Howver, this Court rejects the notation that due process is satisfied by simply amending the defendant's written sentence commitment to include that period of post-release supervision and signing the judge's signature on the document because the amendment does not operate to change the defendant's sentence since state law has deemed the period of post-release to have been included in the original sentence. See People v. Giles, 12/12/2006 N.Y.L.J. 24, (col. 3-4), 25, (col. 1-2).

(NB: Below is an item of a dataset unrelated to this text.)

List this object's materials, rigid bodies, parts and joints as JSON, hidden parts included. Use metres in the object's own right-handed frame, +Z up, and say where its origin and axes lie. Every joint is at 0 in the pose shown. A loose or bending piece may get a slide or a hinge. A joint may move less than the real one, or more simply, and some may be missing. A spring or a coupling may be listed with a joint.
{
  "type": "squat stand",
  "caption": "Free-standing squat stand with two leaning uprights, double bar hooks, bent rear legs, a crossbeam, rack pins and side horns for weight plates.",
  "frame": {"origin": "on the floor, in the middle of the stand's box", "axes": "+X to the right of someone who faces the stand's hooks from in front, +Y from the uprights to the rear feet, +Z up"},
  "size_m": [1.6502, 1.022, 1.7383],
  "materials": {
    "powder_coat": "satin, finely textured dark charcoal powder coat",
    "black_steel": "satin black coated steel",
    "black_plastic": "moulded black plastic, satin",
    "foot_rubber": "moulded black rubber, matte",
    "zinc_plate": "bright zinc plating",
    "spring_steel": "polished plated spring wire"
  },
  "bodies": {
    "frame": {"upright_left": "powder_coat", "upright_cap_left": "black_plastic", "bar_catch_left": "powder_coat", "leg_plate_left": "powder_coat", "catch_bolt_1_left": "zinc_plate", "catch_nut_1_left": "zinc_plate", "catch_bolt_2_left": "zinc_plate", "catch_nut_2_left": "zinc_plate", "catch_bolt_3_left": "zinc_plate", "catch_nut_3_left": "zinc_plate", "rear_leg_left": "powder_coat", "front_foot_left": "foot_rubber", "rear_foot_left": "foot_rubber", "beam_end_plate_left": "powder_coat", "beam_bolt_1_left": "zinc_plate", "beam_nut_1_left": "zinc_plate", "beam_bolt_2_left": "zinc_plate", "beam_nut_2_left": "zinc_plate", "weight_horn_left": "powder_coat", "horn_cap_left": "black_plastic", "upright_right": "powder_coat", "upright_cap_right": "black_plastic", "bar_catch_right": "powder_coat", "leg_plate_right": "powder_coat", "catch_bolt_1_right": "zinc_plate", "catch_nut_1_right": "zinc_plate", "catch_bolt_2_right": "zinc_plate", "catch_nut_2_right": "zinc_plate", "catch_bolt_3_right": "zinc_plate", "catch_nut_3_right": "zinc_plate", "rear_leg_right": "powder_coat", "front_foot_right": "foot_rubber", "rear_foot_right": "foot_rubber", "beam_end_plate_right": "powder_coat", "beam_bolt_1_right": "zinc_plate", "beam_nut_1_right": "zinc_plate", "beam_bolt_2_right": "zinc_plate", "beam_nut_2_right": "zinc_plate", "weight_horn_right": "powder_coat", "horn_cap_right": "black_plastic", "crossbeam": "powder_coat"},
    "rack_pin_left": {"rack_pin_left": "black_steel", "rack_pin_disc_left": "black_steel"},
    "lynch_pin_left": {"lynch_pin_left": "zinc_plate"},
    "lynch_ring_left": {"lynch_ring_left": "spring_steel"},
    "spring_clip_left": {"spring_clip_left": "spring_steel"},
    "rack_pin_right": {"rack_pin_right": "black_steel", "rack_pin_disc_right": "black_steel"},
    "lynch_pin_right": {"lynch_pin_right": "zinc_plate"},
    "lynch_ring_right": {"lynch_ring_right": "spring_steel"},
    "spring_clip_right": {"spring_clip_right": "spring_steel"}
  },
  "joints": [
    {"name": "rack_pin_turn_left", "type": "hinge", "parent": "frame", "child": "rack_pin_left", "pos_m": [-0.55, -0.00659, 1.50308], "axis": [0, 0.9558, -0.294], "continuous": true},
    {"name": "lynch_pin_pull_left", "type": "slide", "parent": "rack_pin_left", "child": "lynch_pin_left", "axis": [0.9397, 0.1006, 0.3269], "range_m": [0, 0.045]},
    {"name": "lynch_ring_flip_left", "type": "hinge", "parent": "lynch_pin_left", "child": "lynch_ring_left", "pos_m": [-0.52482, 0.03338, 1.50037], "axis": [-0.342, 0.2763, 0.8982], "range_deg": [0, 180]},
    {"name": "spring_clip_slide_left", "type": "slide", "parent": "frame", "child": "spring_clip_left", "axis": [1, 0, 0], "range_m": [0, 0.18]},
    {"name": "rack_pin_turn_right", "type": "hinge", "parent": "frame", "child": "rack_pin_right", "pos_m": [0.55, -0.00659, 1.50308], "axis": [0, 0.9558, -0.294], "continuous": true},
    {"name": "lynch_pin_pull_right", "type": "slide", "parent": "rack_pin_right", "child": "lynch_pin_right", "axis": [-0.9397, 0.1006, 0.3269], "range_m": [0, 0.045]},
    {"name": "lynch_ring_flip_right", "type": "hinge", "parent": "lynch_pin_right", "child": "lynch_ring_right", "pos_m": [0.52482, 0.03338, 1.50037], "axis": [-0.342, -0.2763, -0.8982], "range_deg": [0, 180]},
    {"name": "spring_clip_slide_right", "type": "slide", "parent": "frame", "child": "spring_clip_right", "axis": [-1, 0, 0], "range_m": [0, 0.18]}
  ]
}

Guided by the most recent cases decided by the Court of Appeals in conjunction with the Second Circuit, this Court finds that the failure of the sentencing court to advise the defendant during the plea and/or during the sentencing of the mandatory post-release supervision as a consequence of his guilty plea to a determinant sentence renders the guilty plea involuntary and in violation of due process since it deprived the defendant of information necessary to make an informed decision. People v. Catu, 4 NY3d 242 (2005).Therefore, the defendant's decision to plead guilty cannot be said to have been knowing, voluntary and intelligent and he is entitled to withdraw his guilty plea upon making such a motion. People v. Catu, 4 NY3d 242 (2205); People v. Deusen, 7 NY3d 744 (2006). [*5]

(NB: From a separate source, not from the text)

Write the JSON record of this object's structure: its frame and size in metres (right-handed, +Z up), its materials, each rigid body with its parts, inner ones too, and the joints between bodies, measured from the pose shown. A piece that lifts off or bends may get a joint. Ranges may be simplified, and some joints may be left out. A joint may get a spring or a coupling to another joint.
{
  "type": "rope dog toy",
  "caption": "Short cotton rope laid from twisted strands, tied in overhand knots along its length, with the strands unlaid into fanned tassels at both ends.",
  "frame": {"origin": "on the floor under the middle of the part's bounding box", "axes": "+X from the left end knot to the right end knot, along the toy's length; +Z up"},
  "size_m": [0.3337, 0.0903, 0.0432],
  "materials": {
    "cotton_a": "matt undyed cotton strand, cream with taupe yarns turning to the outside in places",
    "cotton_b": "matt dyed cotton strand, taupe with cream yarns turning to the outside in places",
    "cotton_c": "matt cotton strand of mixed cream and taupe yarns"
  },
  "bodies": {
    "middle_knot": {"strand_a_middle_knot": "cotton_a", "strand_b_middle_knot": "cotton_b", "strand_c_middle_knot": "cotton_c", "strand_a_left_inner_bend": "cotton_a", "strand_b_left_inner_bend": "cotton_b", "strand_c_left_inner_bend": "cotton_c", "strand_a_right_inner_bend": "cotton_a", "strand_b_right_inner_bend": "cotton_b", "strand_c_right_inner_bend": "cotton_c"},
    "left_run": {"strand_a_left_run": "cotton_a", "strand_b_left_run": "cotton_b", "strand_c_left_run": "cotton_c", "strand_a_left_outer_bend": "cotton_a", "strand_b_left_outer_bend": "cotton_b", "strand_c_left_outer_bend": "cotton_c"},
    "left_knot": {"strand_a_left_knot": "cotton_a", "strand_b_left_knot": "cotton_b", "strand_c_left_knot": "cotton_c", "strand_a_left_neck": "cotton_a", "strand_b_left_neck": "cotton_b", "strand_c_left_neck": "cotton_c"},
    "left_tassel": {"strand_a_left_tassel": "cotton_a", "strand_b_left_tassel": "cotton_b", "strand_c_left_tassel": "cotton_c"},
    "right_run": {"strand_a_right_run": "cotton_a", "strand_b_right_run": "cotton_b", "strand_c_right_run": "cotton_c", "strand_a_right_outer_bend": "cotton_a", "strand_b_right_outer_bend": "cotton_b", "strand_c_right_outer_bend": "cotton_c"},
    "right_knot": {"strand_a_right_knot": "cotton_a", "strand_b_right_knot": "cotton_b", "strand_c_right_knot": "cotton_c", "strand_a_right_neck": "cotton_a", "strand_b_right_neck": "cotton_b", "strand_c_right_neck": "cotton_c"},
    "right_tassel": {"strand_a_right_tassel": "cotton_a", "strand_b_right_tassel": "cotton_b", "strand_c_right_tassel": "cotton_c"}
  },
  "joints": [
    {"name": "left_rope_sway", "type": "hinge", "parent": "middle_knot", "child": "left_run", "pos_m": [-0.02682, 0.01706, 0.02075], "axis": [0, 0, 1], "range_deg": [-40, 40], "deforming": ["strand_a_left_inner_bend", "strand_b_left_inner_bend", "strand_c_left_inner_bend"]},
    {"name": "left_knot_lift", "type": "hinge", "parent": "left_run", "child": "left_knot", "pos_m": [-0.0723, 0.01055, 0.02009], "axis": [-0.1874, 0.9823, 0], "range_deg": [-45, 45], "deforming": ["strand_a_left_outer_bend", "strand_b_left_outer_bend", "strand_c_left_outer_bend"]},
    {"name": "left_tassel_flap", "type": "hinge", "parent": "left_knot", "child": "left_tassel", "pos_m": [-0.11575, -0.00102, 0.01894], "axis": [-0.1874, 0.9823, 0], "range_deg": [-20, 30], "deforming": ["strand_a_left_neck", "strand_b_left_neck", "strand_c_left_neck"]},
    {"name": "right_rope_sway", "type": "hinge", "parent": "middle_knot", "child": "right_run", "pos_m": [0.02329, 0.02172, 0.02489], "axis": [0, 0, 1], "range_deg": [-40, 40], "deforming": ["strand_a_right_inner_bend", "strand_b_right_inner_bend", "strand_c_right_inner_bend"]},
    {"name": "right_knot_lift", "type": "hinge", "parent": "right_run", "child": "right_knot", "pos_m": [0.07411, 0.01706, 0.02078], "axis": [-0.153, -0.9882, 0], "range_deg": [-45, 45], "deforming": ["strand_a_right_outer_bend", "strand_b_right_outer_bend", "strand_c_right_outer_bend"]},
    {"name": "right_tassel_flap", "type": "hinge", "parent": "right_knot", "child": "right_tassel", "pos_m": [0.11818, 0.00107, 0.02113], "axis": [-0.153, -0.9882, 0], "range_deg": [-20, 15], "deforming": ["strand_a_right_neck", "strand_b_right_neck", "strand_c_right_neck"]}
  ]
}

Upon review of the foregoing and in the interest of justice, the defendant's motion is granted to the extent that a hearing will be held to determine whether the defendant is aware of the exposure [FN1] that he could be facing should this Court grant the defendant's application to allow the judgment to be vacated and a new trial order considering that the defendant has already served the incarcerated portion of his sentence as well as more than one of three years post-release supervision, or, in the alternative, to determine whether the defendant requests that this Court re-sentence the defendant on consent to include the mandatory post-release supervision of three years that the prior sentencing court neglected to inform him.
This Decision shall constitute the Order of this Court.
E N T E R
Dated:New City, New York
January 16, 2007
Honorable Catherine M. Bartlett
Court of Claims Justice
Acting Supreme Court, Rockland County
Footnote 1: Under indictment number 170-2001 the defendant was charged with Robbery in the Second Degree in violation of Penal Law section 160.10(1), a class C violent felony, and if convicted after trial, the minimum potential sentence the defendant could receive is three and one half years and the maximum is fifteen years plus post-release supervision up to five years.
Under indictment number 288-2001, the defendant was charged with Assault in the Second Degree in violation of Penal Law section 120.05, a class D violent felony, and if convicted after trial, the minimum potential sentence the defendant could receive is two years and the maximum is seven years plus post-release supervision.
These sentences could also run consecutively.